- WHAT IS BEING ASKED
Print the lines of the data, starting with the first, up to and including the line where "return tash_point(UNDER_TASH, across, down)" appears.

——————

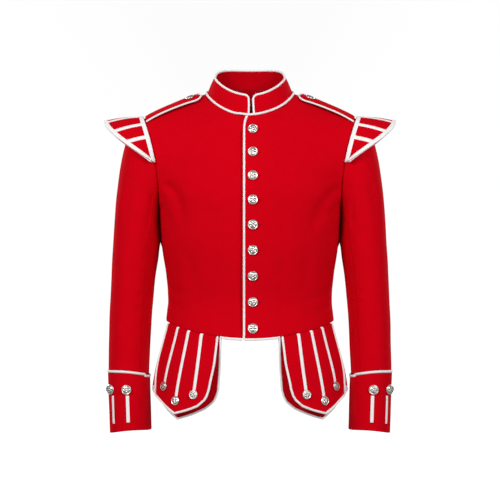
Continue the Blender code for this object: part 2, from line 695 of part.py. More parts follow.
def tash_point(tash, across, down):
    """A point of a flap: across from its inner edge, down from the waist seam."""
    x = lerp(tash["inner_x"], tash["outer_x"], across)
    share = across_at_x("front", 0.0, x)
    top = panel_point("front", 0.0, share) - body_normal("front", 0.0, share) * tash["behind"]
    foot = tash["foot"]
    row = next((index for index in range(len(foot) - 1) if across <= foot[index + 1]["share"]),
               len(foot) - 2)
    here, there = foot[row], foot[row + 1]
    on = (across - here["share"]) / (there["share"] - here["share"])
    end = Vector((lerp(tash["inner_foot_x"], tash["outer_foot_x"], across),
                  column_at(foot, "y", row + on), lerp(here["z"], there["z"], on)))
    bow = tash["bow"] * across * across * math.sin(math.pi * down ** 1.4)
    hang = top.lerp(end, down)
    return hang + Vector((bow, 0.0, 0.0)) - Vector((0.0, 0.0, (SEAM_GAP + 0.1) * (1.0 - down)))


def flap_normal(tash, across, down):
    across = min(max(across, 0.002), 0.998)
    down = min(max(down, 0.002), 0.998)
    return normal_of(lambda a, d: tash_point(tash, a, d), across, down, TASH_INSIDE)


def rimmed_flap_point(across, down):
    """The under tash, raised along its inner edge and its foot."""
    on_rim = across <= RIM_ACROSS[1] or down >= RIM_DOWN[-2]
    raised = RIM_HEIGHT * smooth(down / RIM_DOWN[1]) if on_rim else 0.0
    return tash_point(UNDER_TASH, across, down) + flap_normal(UNDER_TASH, across, down) * raised


def make_tashes(collection):
    reach = PIPING_RADIUS + SEAM_GAP
    plain = [[tash_point(TOP_TASH, across, down) for across in TASH_ACROSS] for down in TASH_DOWN]
    rimmed = [[rimmed_flap_point(across, down) for across in RIM_ACROSS] for down in RIM_DOWN]
    for kind, grid in (("top", plain), ("under", rimmed)):
        for side, sign in (("left", 1), ("right", -1)):
            sheet(f"{kind}_tash_{side}", mirrored_grid(grid, sign), collection, WOOL,
                  TASH_INSIDE * Vector((sign, 1, 1)))

    downs = TASH_DOWN[1:-1]
    outline = [(0.0, 0.02), *((0.0, down) for down in downs), *((across, 1.0) for across in TASH_ACROSS),
               *((1.0, down) for down in reversed(downs)), (1.0, 0.02)]
    edge = [tash_point(TOP_TASH, across, down) for across, down in outline]
    normals = [flap_normal(TOP_TASH, across, down) for across, down in outline]
    path = beside_edge(edge, normals, 1.0, reach, 0.0)
    for side, sign in (("left", 1), ("right", -1)):
        flip = Vector((sign, 1, 1))
        tube(f"top_tash_piping_{side}", mirrored(path, sign), PIPING_RADIUS, collection)
        for line, top, foot, down, seat in TASH_LINES:
            place_at = lerp(top, foot, down)
            centre = tash_point(TOP_TASH, place_at, down) * flip
            normal = flap_normal(TOP_TASH, place_at, down) * flip
            button(f"tash_button_{line}_{side}", centre - normal * seat, normal, SMALL_BUTTON_RADIUS,
                   collection)
            spine, sides, normals = [], [], []
            stop = down - (SMALL_BUTTON_RADIUS + 0.5) / TASH_LENGTH
            for step in range(TASH_STRIPE_STEPS + 1):
                level = lerp(TASH_STRIPE_FROM, stop, step / TASH_STRIPE_STEPS)
                across = lerp(top, foot, level)
                wide = tash_point(TOP_TASH, across + 0.01, level) - tash_point(TOP_TASH, across - 0.01, level)
                spine.append(tash_point(TOP_TASH, across, level) * flip)
                sides.append(wide.normalized() * flip)
                normals.append(flap_normal(TOP_TASH, across, level) * flip)
            band(f"tash_stripe_{line}_{side}", spine, sides, normals, collection, TASH_INSIDE * flip)


def wing_edge_point(angle):
    """The outer edge of a wing, from its tip above the shoulder down to its two feet."""
    turn = math.radians(abs(angle))
    reach = math.copysign(WING_REACH_Y * math.sin(turn), angle)
    return Vector((
        lerp(WING_FOOT_X, WING_TIP_X, math.cos(turn)),
        WING_MID_Y - reach,
        lerp(WING_TIP_Z, WING_FOOT_Z, (abs(angle) / 90.0) ** 1.25),
    ))


def wing_point(angle, out):
    """A point of a wing: angle round the shoulder, out from the armhole seam to its edge."""
    seam = ring_point(SLEEVE_RINGS, 0.0, 180.0 - angle)
    middle = ring_point(SLEEVE_RINGS, 0.0, 90.0).lerp(ring_point(SLEEVE_RINGS, 0.0, 270.0), 0.5)
    lift = (seam - middle).normalized() * WING_LIFT
    crown = WING_CROWN * 4.0 * out * (1.0 - out) * math.cos(math.radians(angle))
    return (seam + lift).lerp(wing_edge_point(angle) + lift * 0.3, out) + Vector((0.0, 0.0, crown))


def make_wings(collection):
    angles = list(WING_ANGLES)
    for bar in WING_BARS:
        angles += [bar - WING_BAR_HALF_ANGLE, bar + WING_BAR_HALF_ANGLE]
    angles.sort()

    def normal_at(angle, out):
        angle = min(max(angle, -89.9), 89.9)
        return normal_of(wing_point, angle, min(max(out, 0.01), 0.99), WING_INSIDE)

    shell, braid = [], []
    for angle in angles:
        width = (wing_point(angle, 1.0) - wing_point(angle, 0.0)).length
        border = min(WING_BRAID_WIDTH / width, 0.42)
        outs = (0.0, border, lerp(border, 1.0 - border, 0.5), 1.0 - border, 1.0)
        shell.append([wing_point(angle, out) for out in outs])
        braid.append([wing_point(angle, out) + normal_at(angle, out) * (SEAM_GAP + BRAID_THICKNESS)
                      for out in outs])

    def is_braid(row, column):
        if column in (0, 3):
            return True
        middle = (angles[row] + angles[row + 1]) / 2.0
        if abs(middle) > WING_CLOSED_FROM:
            return True
        return any(abs(middle - bar) < WING_BAR_HALF_ANGLE for bar in WING_BARS)

    for side, sign in (("left", 1), ("right", -1)):
        centre = WING_INSIDE * Vector((sign, 1, 1))
        sheet(f"wing_{side}", mirrored_grid(shell, sign), collection, WOOL, centre, thickness=WING_WALL)
        sheet(f"wing_braid_{side}", mirrored_grid(braid, sign), collection, BRAID, centre,
              thickness=BRAID_THICKNESS, keep=is_braid)


def shoulder_point(along, offset):
    """A point of the shoulder: along from its end to the neck, offset behind the middle of
    the strap, which lies forward of the seam."""
    offset -= STRAP_FORWARD
    facing = "front" if offset < 0.0 else "back"
    across = 1.0 - along
    seam = panel_point(facing, TOP_ROW, across)
    low, high = NECK_ROW + 0.5, float(TOP_ROW)
    for _ in range(30):
        middle = (low + high) / 2.0
        if (panel_point(facing, middle, across) - seam).length > abs(offset):
            low = middle
        else:
            high = middle
    return panel_point(facing, (low + high) / 2.0, across)


def strap_normal(along, offset):
    """Out of the shoulder, the same on both sides of its seam."""
    reach = 4.0
    return (normal_of(shoulder_point, along, offset - reach, STRAP_INSIDE)
            + normal_of(shoulder_point, along, offset + reach, STRAP_INSIDE)).normalized()


def make_straps(collection):
    grid = []
    steps = 2 * (len(STRAP_OUTLINE) - 1)
    for step in range(steps + 1):
        along = column_at(STRAP_OUTLINE, "along", step / 2)
        half = column_at(STRAP_OUTLINE, "half_width", step / 2)
        row = []
        for share in STRAP_SHARES:
            rim = RIM_HEIGHT if abs(share) > STRAP_RIM_FROM or step >= steps - 1 else 0.0
            lift = SEAM_GAP + STRAP_THICKNESS + rim + STRAP_CLEARANCE
            row.append(shoulder_point(along, share * half) + strap_normal(along, share * half) * lift)
        grid.append(row)
    for side, sign in (("left", 1), ("right", -1)):
        flip = Vector((sign, 1, 1))
        sheet(f"strap_{side}", mirrored_grid(grid, sign), collection, WOOL, STRAP_INSIDE * flip,
              thickness=STRAP_THICKNESS)
        normal = strap_normal(STRAP_BUTTON_ALONG, 0.0)
        lift = SEAM_GAP + STRAP_THICKNESS + STRAP_CLEARANCE + STRAP_BUTTON_SEAT
        centre = shoulder_point(STRAP_BUTTON_ALONG, 0.0) + normal * lift
        button(f"strap_button_{side}", centre * flip, normal * flip, SMALL_BUTTON_RADIUS, collection)


def front_button_z(index):
    """The height of a front button: they close up at the top, where the front slopes."""
    share = index / (FRONT_BUTTONS - 1)
    return lerp(FIRST_BUTTON_Z, LAST_BUTTON_Z, share) + BUTTONS_CLOSE_UP * math.sin(math.pi * share)


def make_front_buttons(collection):
    for index in range(FRONT_BUTTONS):
        row = row_at_z("front", front_button_z(index), FRONT_BUTTON_X)
        across = across_at_x("front", row, FRONT_BUTTON_X)
        button(f"front_button_{index + 1}", left_front_point(row, across),
               body_normal("front", row, across), BUTTON_RADIUS, collection)


def main():
    for old in list(bpy.data.objects):
        bpy.data.objects.remove(old, do_unlink=True)
    collection = bpy.data.collections.new("military_doublet")
    bpy.context.scene.collection.children.link(collection)
    make_fronts(collection)
    make_backs(collection)
    make_collar(collection)
    make_neck_piping(collection)
    make_front_piping(collection)
    make_sleeves(collection)
    make_cuffs(collection)
    make_tashes(collection)
    make_wings(collection)
    make_straps(collection)
    make_front_buttons(collection)


main()
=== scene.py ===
"""Looks of the military doublet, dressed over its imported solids.

Tables and sizes are in millimetres in the part's own frame: +Z up, the front faces -Y,
+X is the wearer's left. Grids are scaled to metres when a mesh is made.
"""

import math

import bpy
import numpy as np
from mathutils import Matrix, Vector, noise


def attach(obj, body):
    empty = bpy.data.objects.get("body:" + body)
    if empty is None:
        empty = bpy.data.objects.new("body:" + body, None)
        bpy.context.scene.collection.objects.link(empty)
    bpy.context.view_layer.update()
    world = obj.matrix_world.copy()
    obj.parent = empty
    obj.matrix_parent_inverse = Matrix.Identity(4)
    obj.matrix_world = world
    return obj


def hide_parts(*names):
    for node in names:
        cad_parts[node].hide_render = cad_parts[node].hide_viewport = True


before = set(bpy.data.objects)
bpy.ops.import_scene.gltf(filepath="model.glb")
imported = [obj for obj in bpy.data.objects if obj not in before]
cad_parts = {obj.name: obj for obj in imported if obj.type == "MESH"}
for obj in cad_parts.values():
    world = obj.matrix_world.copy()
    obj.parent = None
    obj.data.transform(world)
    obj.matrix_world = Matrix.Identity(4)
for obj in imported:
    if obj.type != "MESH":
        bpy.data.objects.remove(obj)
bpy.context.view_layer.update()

METRES = 0.001


def table(columns, *rows):
    """Rows of numbers under named columns."""
    return [dict(zip(columns.split(), row)) for row in rows]


# Cloth and gaps
WALL = 2.2
WING_WALL = 3.0
SEAM_GAP = 0.35

# Trim
PIPING_RADIUS = 2.3
CUFF_PIPING_RADIUS = 2.6
BRAID_THICKNESS = 1.2
BRAID_EDGE_DROP = 0.42
STRIPE_WIDTH = 6.8
WING_BRAID_WIDTH = 8.6
CUFF_PIPING_PROUD = 0.6
STRAP_CLEARANCE = 0.4

# Front opening: the left front laps over the right one
LAP_PAST_CENTRE = 9.2
LAP_AT_NECK = 3.2
UNDERLAP = 12.0
LAP_GAP = 0.6
LAP_LIFT = WALL + LAP_GAP
LAP_FLAT_TO = 33.0
LAP_FADES_BY = 72.0
NECK_TRIM_CLIMBS_FROM = -34.0
NECK_TRIM_CLIMBS_OVER = 20.0
LEFT_HEM_PIPING_XS = (1.0, 14.0, 28.0, 41.0, 53.0)
RIGHT_HEM_PIPING_XS = (53.0, 41.0, 28.0, 17.5)

# Buttons
BUTTON_RADIUS = 10.0
SMALL_BUTTON_RADIUS = 9.0
FRONT_BUTTONS = 9
FRONT_BUTTON_X = 5.6
FIRST_BUTTON_Z = -80.0
LAST_BUTTON_Z = -475.0
BUTTONS_CLOSE_UP = 8.0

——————

- ANSWER FOR THE TASK
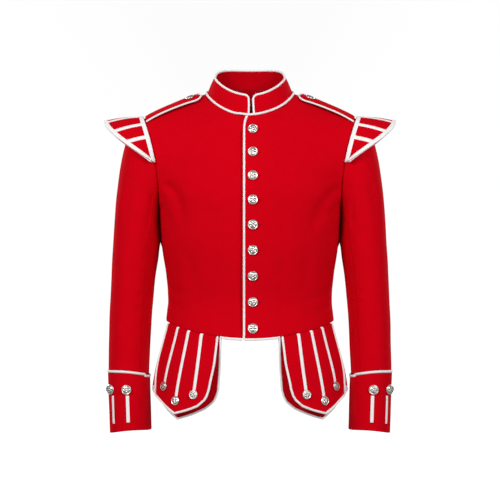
Continue the Blender code for this object: part 2, from line 695 of part.py. More parts follow.
def tash_point(tash, across, down):
    """A point of a flap: across from its inner edge, down from the waist seam."""
    x = lerp(tash["inner_x"], tash["outer_x"], across)
    share = across_at_x("front", 0.0, x)
    top = panel_point("front", 0.0, share) - body_normal("front", 0.0, share) * tash["behind"]
    foot = tash["foot"]
    row = next((index for index in range(len(foot) - 1) if across <= foot[index + 1]["share"]),
               len(foot) - 2)
    here, there = foot[row], foot[row + 1]
    on = (across - here["share"]) / (there["share"] - here["share"])
    end = Vector((lerp(tash["inner_foot_x"], tash["outer_foot_x"], across),
                  column_at(foot, "y", row + on), lerp(here["z"], there["z"], on)))
    bow = tash["bow"] * across * across * math.sin(math.pi * down ** 1.4)
    hang = top.lerp(end, down)
    return hang + Vector((bow, 0.0, 0.0)) - Vector((0.0, 0.0, (SEAM_GAP + 0.1) * (1.0 - down)))


def flap_normal(tash, across, down):
    across = min(max(across, 0.002), 0.998)
    down = min(max(down, 0.002), 0.998)
    return normal_of(lambda a, d: tash_point(tash, a, d), across, down, TASH_INSIDE)


def rimmed_flap_point(across, down):
    """The under tash, raised along its inner edge and its foot."""
    on_rim = across <= RIM_ACROSS[1] or down >= RIM_DOWN[-2]
    raised = RIM_HEIGHT * smooth(down / RIM_DOWN[1]) if on_rim else 0.0
    return tash_point(UNDER_TASH, across, down) + flap_normal(UNDER_TASH, across, down) * raised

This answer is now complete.